Reenactors Take Realism Too Far
As weekend hobbyists go, World War II reenactors might appear to be on the eccentric side. Grown men pretend to be soldiers by dressing up in uniforms; they trudge around in the mud with period weapons, hollering commands at each other while simulating full-scale combat. Not surprisingly, these groups can attract characters with motives that are difficult to explain—especially when they’ve chosen to play the “bad guys.”
That is what John Sweeney, a BBC reporter, discovered this summer when he visited the War and Peace Show in Kent, an annual gathering of military memorabilia enthusiasts that also features reenactments from both world wars. While interviewing members of a British organization called the Second Battle Group, which specializes in portraying a Waffen-SS unit—and which has appeared on television and in films like Steven Spielberg’s Saving Private Ryan— Sweeney discovered some of the group’s members were far more sympathetic to the cause they were reenacting than expected.

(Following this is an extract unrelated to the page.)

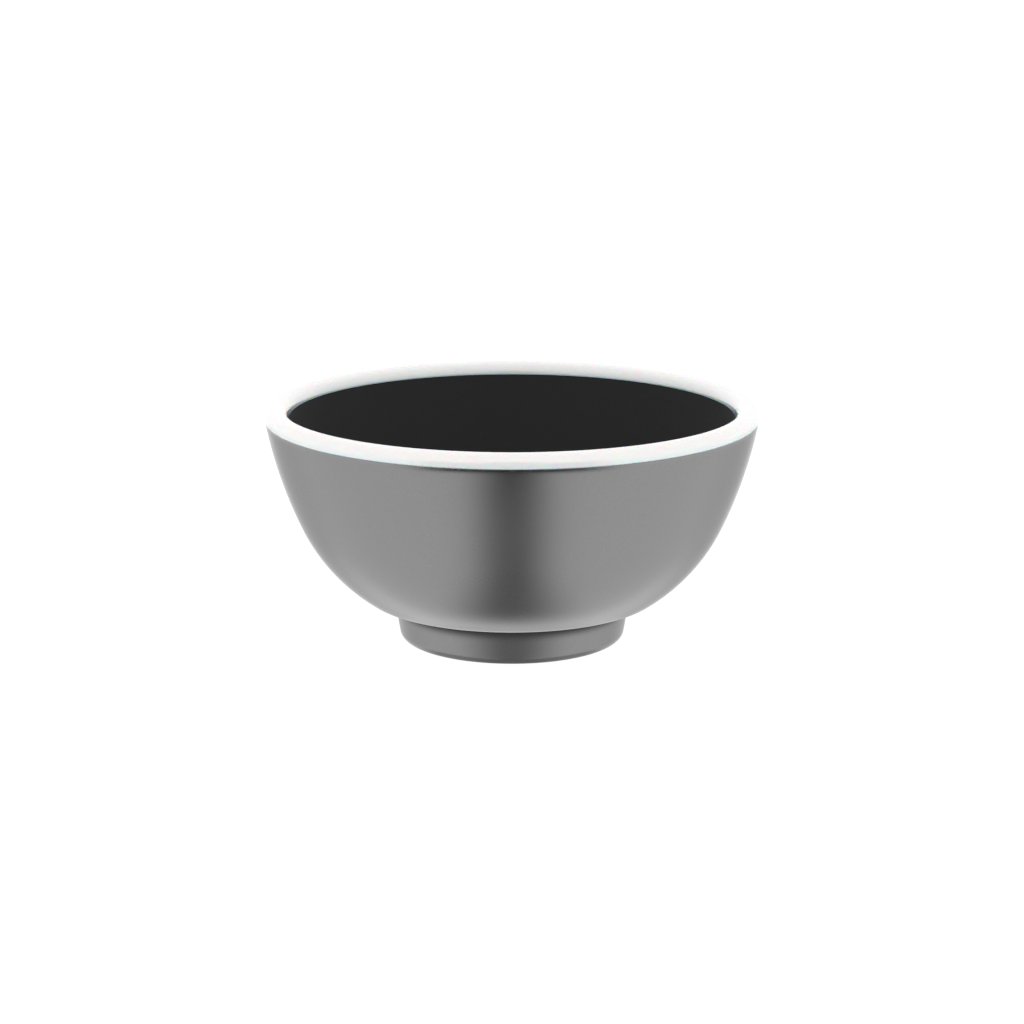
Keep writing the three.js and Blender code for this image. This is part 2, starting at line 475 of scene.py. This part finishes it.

After refusing to answer Sweeney’s questions about why they had chosen to portray an SS unit, several members of the group were caught on a hidden camera claiming to be members of the real-life “Blood and Honor” organization, a neo-Nazi group that takes its name from the motto of the Hitler Youth. More than one soldier apparently shared the racist views of the SS group they were portraying. Some used racial slurs to refer to blacks and one said he would join the Waffen-SS if it existed today.
The organizers of the show said they were saddened that an “idiot minority” had chosen to express such views at a family event. A statement on the Second Battle Group’s website says: “The SBG is acutely aware of its controversial portrayal in this hobby and is a totally non-political organization. People with paramilitary, ideological or extreme views will NOT be accepted as members.”